_MATERIAL SUPPLIED_.

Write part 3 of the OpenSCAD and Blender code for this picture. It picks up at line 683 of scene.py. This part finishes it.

==

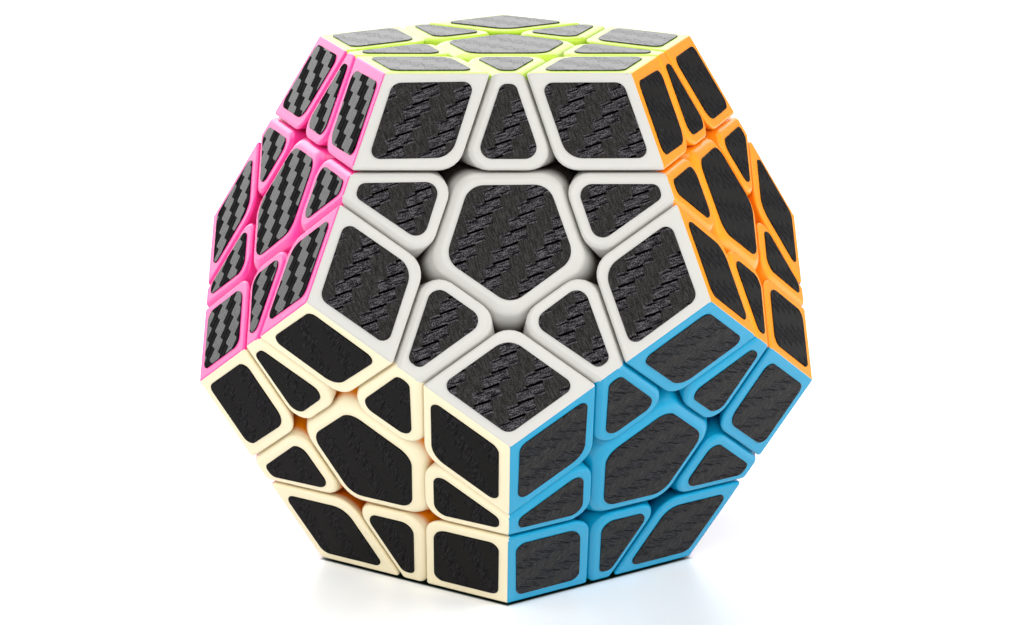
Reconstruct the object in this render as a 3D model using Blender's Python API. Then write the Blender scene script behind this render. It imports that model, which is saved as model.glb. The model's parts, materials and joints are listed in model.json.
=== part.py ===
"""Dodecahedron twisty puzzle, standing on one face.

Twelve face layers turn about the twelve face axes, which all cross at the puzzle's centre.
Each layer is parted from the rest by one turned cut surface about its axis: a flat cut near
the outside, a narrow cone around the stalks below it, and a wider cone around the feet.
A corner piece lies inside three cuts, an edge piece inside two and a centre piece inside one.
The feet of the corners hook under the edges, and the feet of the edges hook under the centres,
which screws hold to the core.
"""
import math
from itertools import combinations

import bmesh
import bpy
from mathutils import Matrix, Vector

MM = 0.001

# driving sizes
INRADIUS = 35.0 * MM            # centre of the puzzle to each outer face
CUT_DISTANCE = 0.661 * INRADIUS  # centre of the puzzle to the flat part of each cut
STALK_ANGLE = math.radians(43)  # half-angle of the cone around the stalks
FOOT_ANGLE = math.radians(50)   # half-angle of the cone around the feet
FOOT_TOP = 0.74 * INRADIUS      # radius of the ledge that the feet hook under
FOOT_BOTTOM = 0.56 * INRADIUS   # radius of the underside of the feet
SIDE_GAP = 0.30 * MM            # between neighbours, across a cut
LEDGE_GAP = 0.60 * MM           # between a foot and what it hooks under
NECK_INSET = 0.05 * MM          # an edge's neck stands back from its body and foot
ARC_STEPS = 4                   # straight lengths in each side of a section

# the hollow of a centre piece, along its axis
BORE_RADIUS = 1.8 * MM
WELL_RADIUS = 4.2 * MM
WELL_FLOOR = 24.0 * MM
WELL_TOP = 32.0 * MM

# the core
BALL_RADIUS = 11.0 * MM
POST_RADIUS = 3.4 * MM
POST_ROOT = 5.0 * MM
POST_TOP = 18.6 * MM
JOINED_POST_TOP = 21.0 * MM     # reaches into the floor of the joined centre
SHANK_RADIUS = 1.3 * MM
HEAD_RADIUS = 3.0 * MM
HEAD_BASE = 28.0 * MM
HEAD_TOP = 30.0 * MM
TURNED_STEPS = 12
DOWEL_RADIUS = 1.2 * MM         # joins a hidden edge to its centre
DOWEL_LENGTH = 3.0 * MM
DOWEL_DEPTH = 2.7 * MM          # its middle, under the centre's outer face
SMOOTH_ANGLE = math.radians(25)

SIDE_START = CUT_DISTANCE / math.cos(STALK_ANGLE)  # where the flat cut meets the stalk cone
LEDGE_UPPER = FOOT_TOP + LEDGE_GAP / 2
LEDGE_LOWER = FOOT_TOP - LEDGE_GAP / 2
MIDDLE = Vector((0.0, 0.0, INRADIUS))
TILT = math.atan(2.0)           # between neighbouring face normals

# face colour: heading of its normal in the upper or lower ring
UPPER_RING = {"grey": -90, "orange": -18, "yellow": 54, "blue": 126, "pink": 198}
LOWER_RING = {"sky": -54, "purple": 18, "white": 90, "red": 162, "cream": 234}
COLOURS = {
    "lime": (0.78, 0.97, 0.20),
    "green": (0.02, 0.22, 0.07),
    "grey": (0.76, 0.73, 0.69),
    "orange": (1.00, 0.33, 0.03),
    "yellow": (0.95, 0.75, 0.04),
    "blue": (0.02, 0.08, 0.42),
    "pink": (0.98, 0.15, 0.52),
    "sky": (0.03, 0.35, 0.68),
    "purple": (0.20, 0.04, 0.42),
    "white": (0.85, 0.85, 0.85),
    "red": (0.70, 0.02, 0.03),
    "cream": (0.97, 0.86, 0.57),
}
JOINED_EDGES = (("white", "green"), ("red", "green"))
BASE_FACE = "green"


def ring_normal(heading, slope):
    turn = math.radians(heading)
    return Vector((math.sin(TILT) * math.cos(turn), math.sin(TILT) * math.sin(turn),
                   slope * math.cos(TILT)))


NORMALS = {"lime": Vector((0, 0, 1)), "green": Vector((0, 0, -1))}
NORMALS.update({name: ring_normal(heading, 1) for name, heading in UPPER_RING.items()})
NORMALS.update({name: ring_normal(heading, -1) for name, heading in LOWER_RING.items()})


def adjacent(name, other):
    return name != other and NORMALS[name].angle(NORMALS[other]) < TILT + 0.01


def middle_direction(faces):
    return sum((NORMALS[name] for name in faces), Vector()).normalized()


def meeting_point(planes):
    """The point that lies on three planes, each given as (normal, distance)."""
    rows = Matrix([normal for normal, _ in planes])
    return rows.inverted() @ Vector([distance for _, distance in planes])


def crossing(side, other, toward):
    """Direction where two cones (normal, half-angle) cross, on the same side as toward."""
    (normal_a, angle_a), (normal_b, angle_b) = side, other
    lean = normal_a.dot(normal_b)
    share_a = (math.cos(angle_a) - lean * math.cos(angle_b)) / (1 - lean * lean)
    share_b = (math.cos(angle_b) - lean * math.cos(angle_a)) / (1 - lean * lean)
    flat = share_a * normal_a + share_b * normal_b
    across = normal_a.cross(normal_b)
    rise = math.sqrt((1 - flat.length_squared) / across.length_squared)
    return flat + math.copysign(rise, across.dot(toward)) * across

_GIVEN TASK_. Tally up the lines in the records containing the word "that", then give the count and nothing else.

_ANSWER TO THE EXERCISE_. 3